Did he jump? Was he pushed? How did the body of nineteen year-old Clemson University fraternity pledge Tucker Hipps mysteriously wash up on shore last September? After all he had been participating in a run with 29 other students that were supposed to be his “brothers”.

On September 22, three fraternity members and 27 pledges, including Hipps, met at Clemson’s Donaldson Hall at 5:30 a.m.. Hipps was ordered to bring food for everyone and when he arrived empty-handed, the fraternity members were allegedly angry. The pledges and brothers at the Sigma Phi Epsilon fraternity then went for a group run.
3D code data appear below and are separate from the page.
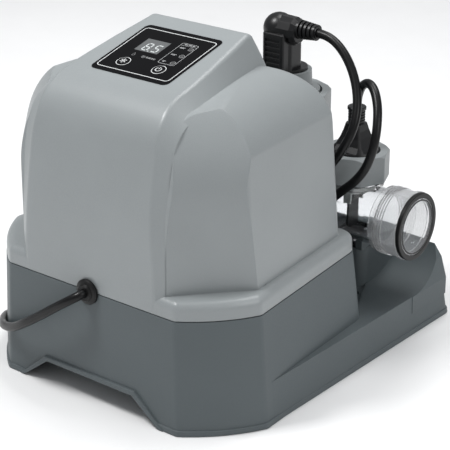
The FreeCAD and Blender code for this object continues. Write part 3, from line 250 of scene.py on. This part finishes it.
SLOTS = {
    "base_plastic": moulded("base_plastic", (0.082, 0.098, 0.104), 0.5),
    "cover_plastic": moulded("cover_plastic", (0.250, 0.269, 0.274), 0.34, rounded=0.0012, specular=0.5),
    "nut_plastic": moulded("nut_plastic", (0.215, 0.231, 0.235), 0.42),
    "panel_film": glossy("panel_film", (0.0035, 0.0035, 0.004), 0.16, coat=0.0, specular=0.06),
    "window_film": glossy("window_film", (0.105, 0.11, 0.112), 0.22, coat=0.1),
    "key_plastic": glossy("key_plastic", (0.004, 0.004, 0.0045), 0.2, coat=0.0, specular=0.06),
    "light_pipe": glossy("light_pipe", (0.05, 0.05, 0.05), 0.3),
    "clear_plastic": clear("clear_plastic", (0.93, 0.94, 0.95), 0.03, 0.22, 0.106),
    "black_plastic": moulded("black_plastic", (0.0045, 0.0045, 0.005), 0.34, 0.00002, 0.0005, 0.4),
    "cord_sheath": rubbery("cord_sheath", (0.002, 0.002, 0.0022), 0.34),
    "seal_rubber": rubbery("seal_rubber", (0.004, 0.004, 0.004), 0.4),
    "board": circuit("board", (0.012, 0.09, 0.04)),
    "component_black": moulded("component_black", (0.018, 0.018, 0.02), 0.4),
    "capacitor_sleeve": glossy("capacitor_sleeve", (0.02, 0.03, 0.08), 0.25),
    "terminal_plastic": moulded("terminal_plastic", (0.03, 0.20, 0.09), 0.45),
    "copper": wound("copper", (0.62, 0.26, 0.12)),
    "core_steel": metal("core_steel", (0.20, 0.20, 0.21), 0.45, (1.0, 1.0, 30.0), 0.00006),
    "screw_steel": metal("screw_steel", (0.56, 0.57, 0.58), 0.3),
    "aluminium": metal("aluminium", (0.66, 0.67, 0.69), 0.35),
    "electrode_metal": metal("electrode_metal", (0.16, 0.15, 0.15), 0.5, (1.0, 12.0, 1.0), 0.00004),
    "insert_plastic": moulded("insert_plastic", (0.62, 0.64, 0.62), 0.4),
    "pin_brass": metal("pin_brass", (0.78, 0.62, 0.34), 0.22),
}


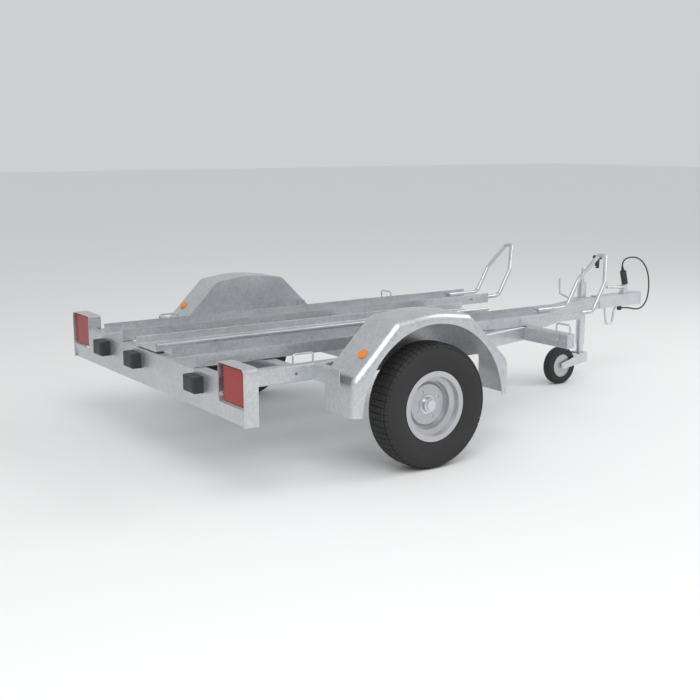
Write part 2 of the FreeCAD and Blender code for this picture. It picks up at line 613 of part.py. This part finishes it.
def mudguards():
    """Guards, their inner panels, front stays and reflectors."""
    reflectors = []
    for name, side in SIDES:
        save("mudguard_" + name, mudguard(side))
        panel = guard_outline(GUARD_SHEET + 0.0)
        panel.translate(V(0, GUARD_IN, 0))
        panel = panel.extrude(V(0, GUARD_SHEET, 0))
        panel = panel.common(block(-900, 900, 0, 900, PANEL_BOTTOM, 900))
        save("mudguard_panel_" + name, mirrored(panel, side))
        x = 284.0
        stay = block(x - 20, x + 20, rail_plan(x - 20), GUARD_IN, FRAME_TOP - 46, FRAME_TOP - 40)
        stay = stay.fuse(block(x - 20, x + 20, GUARD_IN - 5, GUARD_IN, FRAME_TOP - 46, FRAME_TOP + 40))
        rail_side = polygon([V(x - 30, 0, 0), V(x + 30, 0, 0), V(x + 30, rail_plan(x + 30), 0),
                             V(x - 30, rail_plan(x - 30), 0)]).extrude(V(0, 0, 900))
        save("mudguard_stay_" + name, mirrored(stay.cut(rail_side), side))
        rise = (GUARD_CREASE_Z - GUARD_SHOULDER_Z) / (GUARD_HALF - GUARD_CREASE)
        z = GUARD_CREASE_Z + (REFLECTOR_X - (GUARD_X - GUARD_CREASE)) * rise
        out = V(-rise, 0, 1).normalize()
        disc = Part.makeCylinder(REFLECTOR_R, REFLECTOR_THICK, V(REFLECTOR_X, side * REFLECTOR_Y, z), out)
        reflectors.append(disc.makeFillet(2.0, [disc.Edges[0]]) if disc.Edges else disc)
    save("side_reflectors", Part.makeCompound(reflectors))


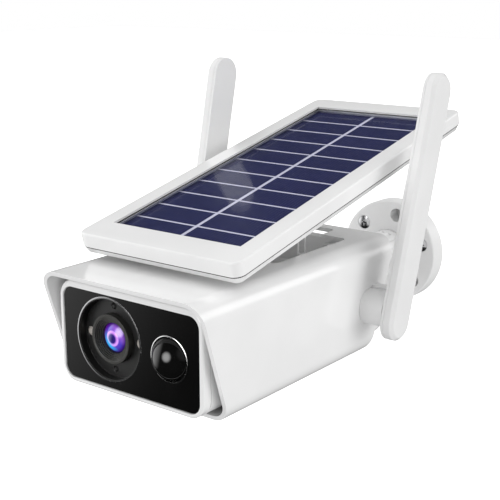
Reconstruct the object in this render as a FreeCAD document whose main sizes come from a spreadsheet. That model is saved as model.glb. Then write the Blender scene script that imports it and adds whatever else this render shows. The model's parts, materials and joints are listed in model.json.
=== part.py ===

At 1 p.m. members of the fraternity notified campus police that he was missing after he had lagged behind on the run and never made it to breakfast. Later that day Hipp’s body was discovered lying in rocky, shallow water under a bridge the group had crossed in their run. A coroner ruled Hipps died from “blunt force trauma” consistent with a “downward head-first falling injury.” While all evidence shows that he fell 25 feet to his death, no one else on that run claimed to have seen it.

Now his parents are suing the university and fraternity over the death of their son and allege a cover-up, reports CBS News correspondent Mark Strassmann. Cindy and Gary Hipps filed two civil suits that seek $50 million in damages that allege there was a fatal confrontation on the bridge.

For his mother Cindy, identifying the body of her son “was the worst moment of (her) life.”

“Because I can still see his face,” Cindy said. “I wake up at night and I have all the good memories of him. But I have that memory.”